I know what you're saying: if you wanted coffee so badly, why didn't you get some at the gas station? I'd thought about it. But I wanted someplace I could rest and relax with a coffee. I chugged my Gatorade and ate my banana in a gas station parking lot, standing next to a cage of Blue Rhino propane tanks. I thought I could do better.
The cabin gift shop was a charming shop of knick-knacks and was fully air-conditioned. They provided me with a coffee and a ham-salad sandwich and a bag of chips. I enjoyed it thoroughly, every crumb, as I watched all sorts of tourists ooh-and-aah over the most ridiculous crap. There was a postcard of Philadelphia's City Hall, looking down from the flag-lined parkway, and I thought: that skyline hasn't existed in over 30 years. Or maybe not: upon closer inspection, the Bell Atlantic Tower was in the edge of the shot. Perhaps there are still angles from which most of the modern skyscrapers are absent.

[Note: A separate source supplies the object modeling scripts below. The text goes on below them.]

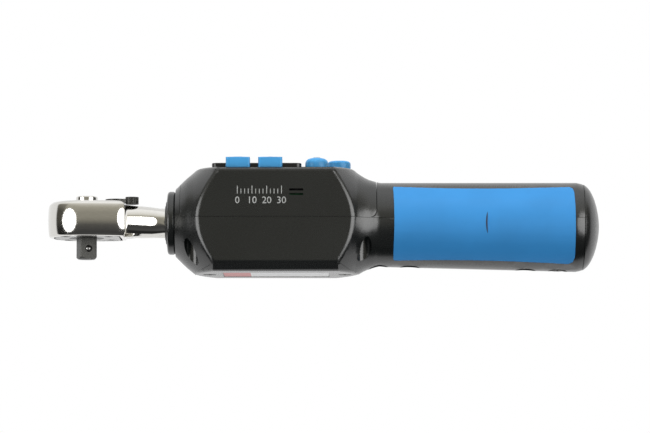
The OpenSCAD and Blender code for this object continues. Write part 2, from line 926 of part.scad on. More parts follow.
module display_bezel() {
    color([0.09, 0.09, 0.10])
        on_axis()
            difference() {
                translate([0, 0, bezel_bottom])
                    linear_extrude(height = bezel_top - bezel_bottom)
                        bezel_plan(0);
                // window with a ledge for the lens
                box([window_start, window_low, 0], [window_end, window_high, 30]);
                box([window_start - 1, window_low - 1, bezel_top - 0.9],
                    [window_end + 1, window_high + 1, 30]);
            }
}

module display_lens() {
    color([0.75, 0.82, 0.84])
        on_axis()
            box([window_start - 0.9, window_low - 0.9, bezel_top - 0.9],
                [window_end + 0.9, window_high + 0.9, bezel_top - 0.1]);
}

module lcd_module() {
    color([0.55, 0.60, 0.52])
        on_axis() {
            box([window_start - 0.2, window_low - 0.8, board_top], [window_end + 0.4, window_high + 0.6, 16.2]);
            box([window_start + 0.8, window_low + 0.8, 16.2 - eps], [window_end - 0.6, window_high - 0.8, 17.1]);
        }
}

module circuit_board() {
    color([0.10, 0.35, 0.20])
        on_axis()
            difference() {
                union() {
                    box([board_front, -board_half_width, board_bottom],
                        [board_back, board_half_width, board_top]);
                    // chips under the board
                    box([66, -11, board_bottom - 1.1], [73, -4, board_bottom + eps]);
                    box([80, 6, board_bottom - 1.5], [86, 12, board_bottom + eps]);
                    // lead sockets under the board
                    for (y = [-lead_y, lead_y])
                        box([92, y - 1.8, board_bottom - 2.2], [95.2, y + 1.8, board_bottom + eps]);
                }
                for (p = board_screw_places)
                    column(p, 1.2, 0, 20);
            }
}

module board_screws() {
    color(steel_color)
        on_axis()
            for (p = board_screw_places)
                translate([p[0], p[1], board_bottom])
                    pan_screw(1.9, 1.2, 0.9, 6.5, 0.4);
}

module key_switches() {
    places = [[long_key_x[0], long_key_y], [long_key_x[1], long_key_y], dome_key_place, flat_key_place];
    color([0.25, 0.25, 0.27])
        on_axis()
            for (p = places)
                difference() {
                    box([p[0] - switch_half, p[1] - switch_half, board_top],
                        [p[0] + switch_half, p[1] + switch_half, switch_top]);
                    column(p, 1.3, switch_top - 2, 30);
                }
}

module buzzer() {
    color([0.07, 0.07, 0.08])
        on_axis()
            difference() {
                column([78.2, -board_half_width + 4.3], 4, board_top, board_top + 4);
                column([78.2, -board_half_width + 4.3], 0.8, board_top + 2, board_top + 5);
            }
}

// ---------- keys ----------

module key_post(place) {
    column(place, 1.2, switch_top - 0.6, roof_under - 0.5);
}

module long_key(x) {
    color(blue_color)
        on_axis() {
            intersection() {
                translate([x, long_key_y, roof_under - 1])
                    linear_extrude(height = 12)
                        rounded_plan(long_key_length, long_key_width, 0.8);
                translate([x - 20, long_key_y, long_key_top - 7])
                    rotate([0, 90, 0])
                        cylinder(h = 40, r = 7, $fn = round_fn);
                translate([x, long_key_y - 20, long_key_top - 40])
                    rotate([-90, 0, 0])
                        cylinder(h = 40, r = 40, $fn = 180);
            }
            box([x - long_key_length / 2 - 0.6, long_key_y - long_key_width / 2 - 0.5, roof_under - 1],
                [x + long_key_length / 2 + 0.6, long_key_y + long_key_width / 2 + 0.5, roof_under - seat_fit]);
            key_post([x, long_key_y]);
        }
}

module round_key(place, points) {
    color(blue_color)
        on_axis() {
            translate([place[0], place[1], 0])
                rotate_extrude($fn = round_fn)
                    polygon(points);
            intersection() {
                column(place, round_key_radius + 0.5, roof_under - 1, roof_under - seat_fit);
                box([place[0] - 3, -30, 0], [place[0] + 3, 30, 30]);
            }
            key_post(place);
        }
}

module mode_key() {
    long_key(long_key_x[0]);
}

module unit_key() {
    long_key(long_key_x[1]);
}

module power_key() {
    t = round_key_top;
    r = round_key_radius;
    round_key(dome_key_place, concat([[0, roof_under - 1], [r, roof_under - 1], [r, t - 2.3]],
        [for (a = [15 : 15 : 75]) [r - 0.5 + 0.5 * cos(a) - 0.9 * (1 - cos(a)) * r / 2.2, t - 2.3 + 2 * sin(a)]],
        [[r * 0.3, t - 0.08], [0, t]]));
}

module light_key() {
    t = round_key_top - 0.1;
    r = round_key_radius;
    round_key(flat_key_place, concat([[0, roof_under - 1], [r, roof_under - 1]],
        [for (a = [0 : 22.5 : 90]) [r - 1.1 + 1.1 * cos(a), t - 1.1 + 1.1 * sin(a)]],
        [[0, t]]));
}

// ---------- grip ----------

module grip_top_shell() {
    color(plastic_color)
        on_axis()
            difference() {
                union() {
                    intersection() {
                        difference() {
                            envelope();
                            hollow();
                        }
                        side_shape(shell_outline(seam_gap), 40);
                    }
                    intersection() {
                        envelope();
                        union() {
                            column([beam_screw_x[0], 0], 3.2, beam_half_height + seat_fit, 10.9);
                            column([beam_screw_x[1], 0], 3.2, beam_half_height + seat_fit, 14);
                            box([cover_end + seam_gap, -3, 8], [grip_start + 4, 3, 14]);
                        }
                    }
                }
                for (x = beam_screw_x)
                    column([x, 0], 1.3, -40, 10.3);
                pad_layer(6, pad_thickness - pad_proud + seat_fit, 0, -1);
                pad_layer(6, pad_thickness - pad_proud + seat_fit, 0, 1);
            }
}

module grip_pad(side) {
    color(blue_color)
        on_axis()
            difference() {
                pad_layer(pad_proud, pad_thickness - pad_proud, seat_fit, side);
                // force mark
                translate([149.1, side * 20, -0.3])
                    cube([0.6, 7.6 + 0.6 * pad_proud, 7], center = true);
            }
}

module left_grip_pad() {
    grip_pad(1);
}

module right_grip_pad() {
    grip_pad(-1);
}

module grip_screws() {
    color(steel_color)
        on_axis() {
            for (x = beam_screw_x)
                translate([x, 0, beam_pocket_top])
                    pan_screw(2.7, 2, 1.25, 18, 0.55);
            translate([tray_screw_x, 0, tray_pocket_top])
                pan_screw(2.7, 1.8, 1.25, 4, 0.55);
            translate([thread_screw_x, 0, thread_pocket_top])
                pan_screw(2.4, 0.85, 1.25, 3.3, 0.45);
        }
}

module battery_tray() {
    color([0.13, 0.13, 0.14]) {
        in_grip()
            difference() {
                union() {
                    box([tray_front, -tray_half_width, -6.6], [tray_back, tray_half_width, 1.5]);
                    box([tray_front, -tray_half_width, 1.4], [tray_front + 1, tray_half_width, 5]);
                }
                for (side = [-1, 1])
                    translate([0, side * cell_spacing, 0])
                        rod_x(tray_front + 1, 80, cell_radius + 0.1);
                box([tray_front + 1, -10, 0], [80, 10, 10]);
            }
        on_axis()
            difference() {
                column([tray_screw_x, 0], 2.8, -11.15, -7.6);
                column([tray_screw_x, 0], 1.3, -12, -8.3);
            }
    }
}

module battery_cells() {
    back = cell_front + cell_length;
    color([0.50, 0.36, 0.20])
        in_grip() {
            translate([0, cell_spacing, 0])
                turned([[cell_front, 0], [cell_front, 4.6], [cell_front + 0.6, cell_radius],
                    [back - 1.6, cell_radius], [back - 1, 4.6], [back - 1, 1.9], [back, 1.8], [back, 0]]);
            translate([0, -cell_spacing, 0])
                turned([[cell_front, 0], [cell_front, 1.8], [cell_front + 1, 1.9], [cell_front + 1, 4.6],
                    [cell_front + 1.6, cell_radius], [back - 0.6, cell_radius], [back, 4.6], [back, 0]]);
        }
}

module front_contacts() {
    start = tray_front + 1 + eps;
    color([0.80, 0.76, 0.62])
        in_grip()
            for (side = [-1, 1])
                translate([0, side * cell_spacing, 0]) {
                    box([start, -3.6, -3.6], [start + 0.3, 3.6, 3.6]);
                    translate([start + 0.3 + eps, 0, 0])
                        rotate([0, 90, 0])
                            coil(2.6, 0.2, cell_front - start - 0.3 - 2 * eps, 1.5);
                }
}

module battery_leads() {
    color([0.70, 0.10, 0.10])
        on_axis()
            for (y = [-lead_y, lead_y])
                wire([[grip_start + tray_front - 0.1, y, 2], [99, y, 2], [93.6, y, 4], [93.6, y, 6.4]], 0.55);
}

module thread_collar() {
    color([0.60, 0.58, 0.50])
        difference() {
            in_grip()
                difference() {
                    tube_x(collar_front, grip_length - 0.1, collar_outer, collar_bore);
                    tube_x(grip_length - 1.9, grip_length + 1, 13.4, 5);
                }
            on_axis()
                column([thread_screw_x, 0], 1.3, -40, -5);
        }
}

module cap_contact() {
    back = cell_front + cell_length;
    color([0.80, 0.76, 0.62])
        in_grip()
            turned([[back + 0.05, 0], [back + 0.05, 9.6], [back + 0.45, 9.6], [back + 0.45, 3],
                [back + 2, 3], [back + 2, 0]]);
}

module end_cap() {
    g = grip_length + 0.1;
    plug = cell_front + cell_length + 0.6;
    color(plastic_color)
        in_grip()
            difference() {
                turned([[plug, 3.2], [plug, collar_bore - running_fit - 0.4],
                    [plug + 0.5, collar_bore - running_fit],
                    [g - 0.1, collar_bore - running_fit], [g, collar_bore - running_fit],
                    [g, 15.85], [g + 0.3, 15.95], [g + 1, 15.45],
                    [g + 1.8, 14.75], [g + 2.6, 13.75], [g + 3.4, 12.35], [g + 4.2, 10.6], [g + 5, 8.1],
                    [g + 5.7, 5], [g + 6.05, 2.4], [g + 6.15, 0], [g + 3, 0], [g, 3], [plug + 1.6, 3.2]]);
                // coin slot
                box([g + 4.6, -0.9, -6.5], [g + 10, 0.9, 6.5]);
            }
}

module cap_seal() {
    color([0.08, 0.08, 0.08])
        in_grip()
            translate([grip_length - 0.75, 0, 0])
                rotate([0, 90, 0])
                    rotate_extrude($fn = small_fn)
                        translate([collar_bore + 0.63, 0])
                            circle(r = 0.65, $fn = 24);
}

ratchet_head();
head_cover_plate();
cover_screws();
drive_gear();
drive_ball();
release_button();
release_spring();
pawl();
reverse_lever();
detent_ball();
detent_spring();
neck_boot();
front_collar();
torque_beam();
neck_pin();
strain_gauges();
gauge_leads();
lower_housing();
display_cover();
bottom_plate();
bottom_label();
housing_screws();
bottom_plate_screws();
display_bezel();
display_lens();
lcd_module();
circuit_board();
board_screws();
key_switches();
buzzer();
mode_key();
unit_key();
power_key();
light_key();
grip_top_shell();
left_grip_pad();
right_grip_pad();
grip_screws();
battery_tray();
battery_cells();
front_contacts();
battery_leads();
thread_collar();
cap_contact();
end_cap();
cap_seal();
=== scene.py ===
import json
import math

import bmesh
import bpy
from mathutils import Matrix, Vector
from mathutils.bvhtree import BVHTree


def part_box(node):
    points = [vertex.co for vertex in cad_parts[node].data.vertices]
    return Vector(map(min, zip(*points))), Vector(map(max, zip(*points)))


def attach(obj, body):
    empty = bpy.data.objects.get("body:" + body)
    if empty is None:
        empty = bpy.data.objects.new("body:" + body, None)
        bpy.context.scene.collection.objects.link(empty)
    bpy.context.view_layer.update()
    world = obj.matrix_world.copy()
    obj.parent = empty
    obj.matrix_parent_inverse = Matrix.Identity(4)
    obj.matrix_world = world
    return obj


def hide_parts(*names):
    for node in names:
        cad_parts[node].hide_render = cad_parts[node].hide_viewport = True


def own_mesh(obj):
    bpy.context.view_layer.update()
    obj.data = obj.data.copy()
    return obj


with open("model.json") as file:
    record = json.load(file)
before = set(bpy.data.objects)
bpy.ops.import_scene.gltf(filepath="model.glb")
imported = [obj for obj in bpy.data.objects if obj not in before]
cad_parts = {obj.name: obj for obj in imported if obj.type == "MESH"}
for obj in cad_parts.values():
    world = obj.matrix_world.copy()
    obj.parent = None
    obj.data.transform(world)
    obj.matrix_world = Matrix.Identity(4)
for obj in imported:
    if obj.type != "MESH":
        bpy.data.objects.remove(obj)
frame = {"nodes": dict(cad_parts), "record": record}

bl_info = {
    "name": "Digital Torque Wrench",
    "version": (1, 0, 0),
    "blender": (4, 5, 0),
    "location": "3D View > Sidebar > Wrench",
    "description": "Dresses the packed torque wrench with detailed pieces, procedural materials and a studio",
    "category": "Object",
}

MM = 0.001
WELD = 0.000002  # vertices closer than this are one, m

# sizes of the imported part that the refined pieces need, mm
AXIS_Z = 5.65  # height of the wrench's axis above the shoulder of the square
CASE_SIDE = 20.5  # from the axis to the case's flat sides
CASE_ENDS = (34, 108)  # between these places along the wrench lie the case's ridges
HEAD_HEIGHT = 13.2
HEAD_STRETCH = 8.6  # the head's round end is centred on the square, and its other end this far behind
FLOOR_Z = -13.56  # just under the case's bottom

# the rounding of the case's ridges, mm
RIDGE_LAST_ROW = 19.75  # the rounding's last row, on the taper, lies just inside this distance along Y
RIDGE_FLOOR = 16.5  # rows lower than this under the axis stay as they are

# the head's barrel form, mm
HEAD_BULGE = 0.35  # at half height
HEAD_CROWN = 0.45  # how much less it is at the top and bottom

# middle of the wrench, which the camera looks at and the lamps aim at, m
VIEW_CENTRE = (0.0887, 0.0, 0.0082)
LAMP_CENTRE = (0.09, 0, 0.01)

# brightness of the surround in front of the wrench by height of its direction, and a warm tint from 0 to 1
SURROUND_LEVELS = [
    (-0.98, 0.10, 0), (-0.45, 0.06, 0), (-0.19, 0.11, 0.5), (0.0, 0.29, 1), (0.1, 0.34, 1),
    (0.3, 0.36, 1), (0.48, 0.48, 1), (0.66, 0.95, 0.4), (0.98, 1.25, 0),
]

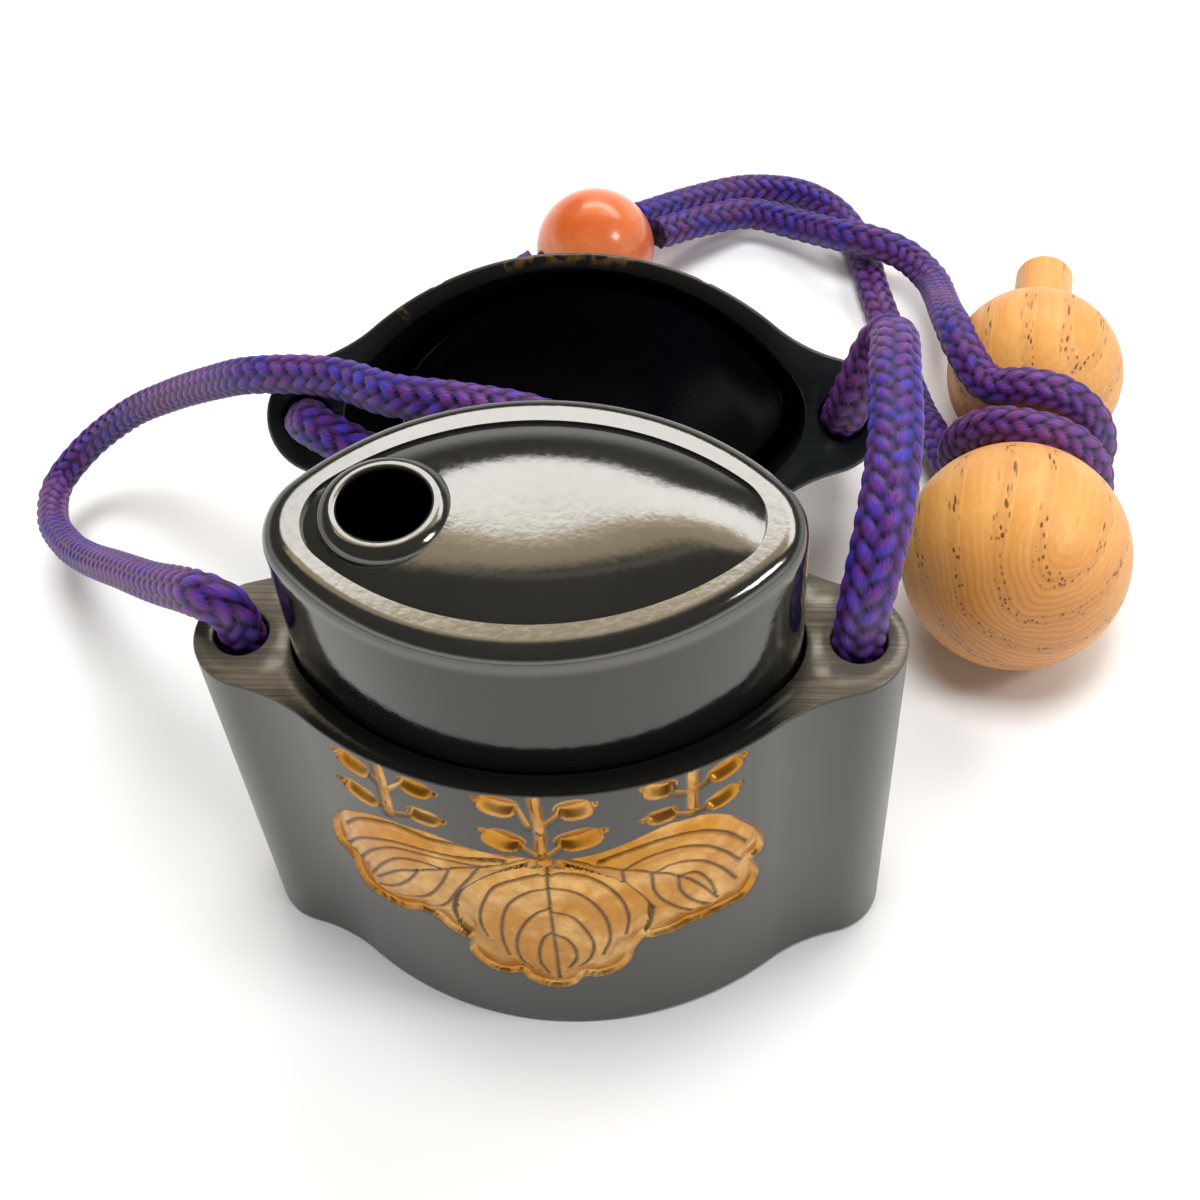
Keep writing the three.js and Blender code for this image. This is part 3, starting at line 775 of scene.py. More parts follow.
# %% Building blocks
class Shape:
    """Collects rings of points and the faces between them."""

    def __init__(self):
        self.points, self.faces, self.flat = [], [], []

    def ring(self, plan, heights):
        """Adds a ring above the plan points and gives back its point numbers."""
        start = len(self.points)
        heights = np.broadcast_to(heights, len(plan))
        self.points += [(x, y, z) for (x, y), z in zip(plan, heights)]
        return list(range(start, start + len(plan)))

    def face(self, corners, flat=False):
        self.faces.append([int(i) for i in corners])
        self.flat.append(flat)

    def join(self, low, high, flat=False):
        """A band of faces from one ring to the next one up, facing outward."""
        for i in range(len(low)):
            j = (i + 1) % len(low)
            self.face((low[i], low[j], high[j], high[i]), flat)

    def sheet(self, outer, holes, facing_up=True):
        """Fills the flat land between an outer ring and the rings of its holes."""
        rings = [outer, *holes]
        numbers = [i for ring in rings for i in ring]
        edges, start = [], 0
        for ring in rings:
            edges += [(start + k, start + (k + 1) % len(ring)) for k in range(len(ring))]
            start += len(ring)
        spots = [Vector(self.points[i][:2]) for i in numbers]
        found = geometry.delaunay_2d_cdt(spots, edges, [], 0, 1e-5)
        corners, triangles, source = np.array(found[0]), found[2], found[3]
        middles = np.array([corners[list(t)].mean(0) for t in triangles])
        lines = [np.array([self.points[i][:2] for i in ring]) for ring in rings]
        kept = inside(lines[0], middles)
        for line in lines[1:]:
            kept &= ~inside(line, middles)
        for triangle, keep in zip(triangles, kept):
            if keep:
                corners_used = [numbers[source[i][0]] for i in triangle]
                self.face(corners_used if facing_up else corners_used[::-1], flat=True)

    def piece(self, name, finish, slot, stand=None, smooth_to=80, **values):
        made = make_piece(name, self.points, self.faces, finish, stand)
        made.data.polygons.foreach_set("use_smooth", [not f for f in self.flat])
        made.data.set_sharp_from_angle(angle=math.radians(smooth_to))
        for key, numbers in values.items():
            stored = np.zeros(len(self.points))
            for index, value in numbers:
                stored[index] = value
            point_values(made, key, stored)
        return made


# %% The shell
CREST_HALF = 27.0  # the carving lies within this distance of the middle
FINE_STEP = 0.2
WIDE_STEP = 0.95


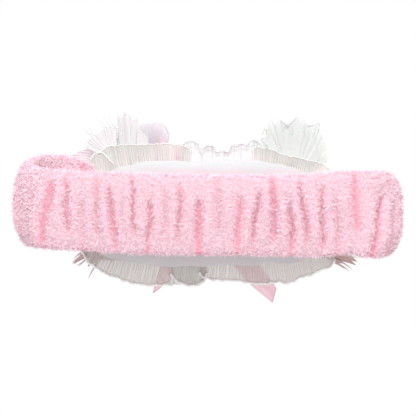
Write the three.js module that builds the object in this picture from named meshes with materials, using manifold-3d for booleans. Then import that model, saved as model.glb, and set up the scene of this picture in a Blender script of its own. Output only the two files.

Back on the bike! Oh, I could tell the ride home was going to be much, much longer than the ride out. I took Valley Forge Road to Trooper Road, following signs for the Schuylkill River Trail. More trail detours, but they led me to a narrow wooden catwalk over the river, adjacent to the highway. Yes, if I'd found this catwalk 90 minutes earlier, I could have procured my coffee with very little effort! A bike-and-pedestrian-friendly bridge is currently under construction a few hundred feet away.
The return trip was long and required more stops to rest. By the end I had finished both bottles of water and had eaten another packet of trail mix. I got home, carried my bike upstairs, and drank a liter of water. I did it! Bell-to-...oh, dammit.
I showered, changed clothes, and walked to Independence Mall. Through the glass walls I saw people crowded around the Liberty Bell. Did you know that the Justice Bell has no security? You can walk right up to it and touch it. You can see where many hands before you have touched it, where the metal is worn. Take that, Liberty Bell!
I took a ridiculous photo through the glass, evidence of my completed journey.